S. Francesco al Prato.
To the right of the Oratory of S. Bernardino is the immense, but quite ruined, church and convent of S. Francesco al Prato. S. Francesco, more even than S. Domenico and so many of the churches of Perugia, is only the skeleton of a once beautiful body from which the silken robes, the jewels, even the flesh, have been torn rudely off by men and time. The church was built in 1230, in the form of a Latin cross with a single nave. But from the moment it was built, owing to the crumbling nature of the soil, and the heavy and overweighted style of its architecture, it was threatened with immediate destruction, so that in 1737 it fell in almost completely.

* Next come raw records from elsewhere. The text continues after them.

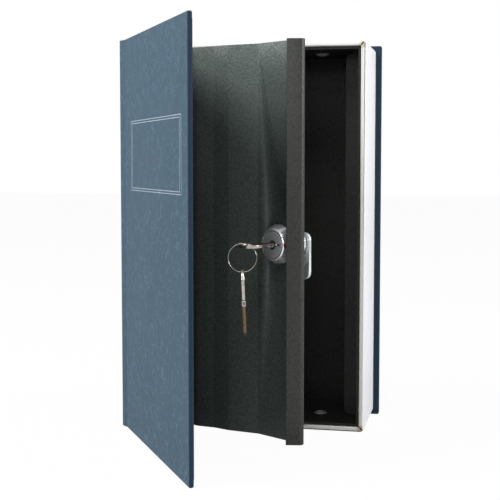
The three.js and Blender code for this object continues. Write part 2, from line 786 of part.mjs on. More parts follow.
const safe = new THREE.Group();
safe.add(piece("back_cover", backCover(), bookcloth));
safe.add(piece("back_endpaper", backEndpaper(), paper));
safe.add(piece("spine", spineBoard(), bookcloth));
safe.add(piece("back_joint_cloth", backJointCloth(), bookcloth));
safe.add(piece("front_joint_cloth", frontJointCloth(), bookcloth));
safe.add(piece("page_strip_head", headStrip(true), pageWhite));
safe.add(piece("page_strip_tail", headStrip(false), pageWhite));
safe.add(piece("page_strip_fore_edge", foreEdgeStrip(), pageWhite));
safe.add(piece("steel_box", steelBox(), hammertone));
safe.add(piece("strike_lip", strikeLip(), hammertone));
safe.add(piece("hinge_box_leaf", boxLeaf(), zincSteel));
safe.add(piece("hinge_rod", hingeRod(), zincSteel));
for (const [side, x] of Object.entries(rivetXs)) {
  for (const top of [true, false]) {
    const mesh = rivet(x, top);
    mesh.name = `rivet_${top ? "head" : "tail"}_${side}`;
    safe.add(mesh);
  }
}

const door = new THREE.Group();
door.position.set(axisX, axisY, 0);
door.rotation.z = -radians(DOOR_OPEN);
door.add(piece("door_panel", doorPanel(), hammertone));
door.add(piece("hinge_door_leaf", doorLeaf(), zincSteel));
door.add(keysAndLock());
safe.add(door);

const cover = new THREE.Group();
cover.position.set(axisX, axisY, 0);
cover.rotation.z = -radians(COVER_OPEN);
cover.add(piece("front_cover", frontCover(), bookcloth));
cover.add(piece("front_endpaper", frontEndpaper(), paper));
safe.add(cover);

export default safe;
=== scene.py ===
import json
import math

import bmesh
import bpy
import numpy as np
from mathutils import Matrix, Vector
from mathutils.geometry import tessellate_polygon


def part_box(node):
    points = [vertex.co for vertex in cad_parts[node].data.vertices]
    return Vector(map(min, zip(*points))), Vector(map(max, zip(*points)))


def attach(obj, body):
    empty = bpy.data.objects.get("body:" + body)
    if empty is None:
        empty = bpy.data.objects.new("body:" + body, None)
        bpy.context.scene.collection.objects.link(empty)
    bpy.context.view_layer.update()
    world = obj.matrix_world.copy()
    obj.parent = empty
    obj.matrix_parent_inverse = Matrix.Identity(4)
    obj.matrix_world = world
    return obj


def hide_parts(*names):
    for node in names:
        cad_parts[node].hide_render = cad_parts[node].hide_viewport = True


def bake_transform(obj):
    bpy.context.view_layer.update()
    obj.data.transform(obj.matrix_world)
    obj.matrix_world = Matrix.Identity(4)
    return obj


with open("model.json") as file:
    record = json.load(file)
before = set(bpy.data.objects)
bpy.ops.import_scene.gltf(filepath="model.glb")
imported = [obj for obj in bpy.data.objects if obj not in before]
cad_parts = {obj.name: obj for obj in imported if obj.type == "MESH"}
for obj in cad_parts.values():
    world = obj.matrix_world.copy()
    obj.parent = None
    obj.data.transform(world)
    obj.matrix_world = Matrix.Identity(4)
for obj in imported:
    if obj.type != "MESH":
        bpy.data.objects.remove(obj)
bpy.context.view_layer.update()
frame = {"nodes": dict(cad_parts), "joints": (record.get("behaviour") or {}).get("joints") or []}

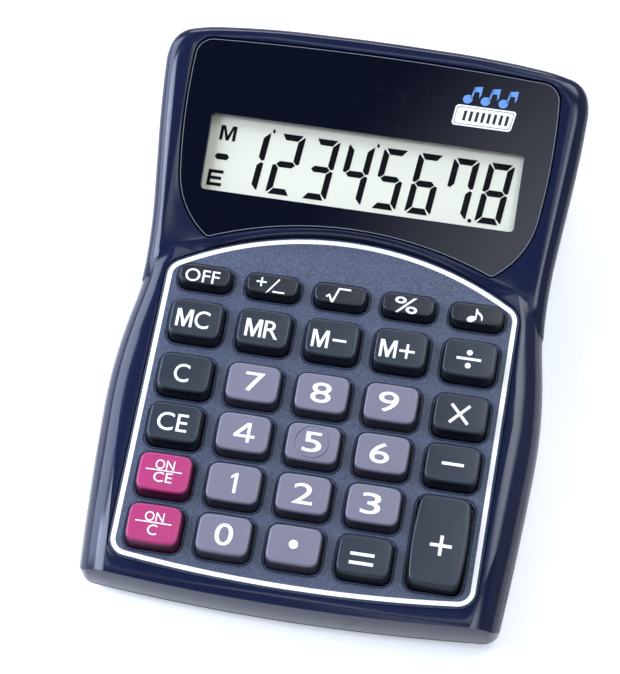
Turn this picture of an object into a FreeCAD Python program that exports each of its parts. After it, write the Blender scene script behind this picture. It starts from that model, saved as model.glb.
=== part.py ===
import FreeCAD, Part
import math
import os
import Sketcher

# Desk calculator with a sloping display head, in millimetres.
# Row frame: origin on the table under the middle of the case, +Z up, +X to the
# right of the person using it, +Y away from that person.
# Two tilted frames sit in it. The keypad frame has its origin on the keypad face
# at the middle of the 5 key. The display frame has its origin on the line where
# the display slope leaves the keypad slope. In both, local Z is the face normal.

V = FreeCAD.Vector
doc = FreeCAD.newDocument("calculator")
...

Throughout the history of Perugia we read of great events which centred in S. Francesco, of great men who were buried there, artists who painted, and popes who blessed and prayed. Of all these former splendours, nothing remains beyond a carcase of stone walls. The pictures—the Raphael, the Pinturicchios and the Peruginos, with the exception of Bonfigli’s banner in the chapel of the Gonfalone,[83] and one interesting early fresco down in the crypt,—have been removed to the Pinacoteca and to other towns. Fortebraccio’s bones have gone to the museum, Fra Egidio’s tomb is in the church near the museum, and the roof has fallen in upon a rubbish heap of beams, and bricks, and mortar.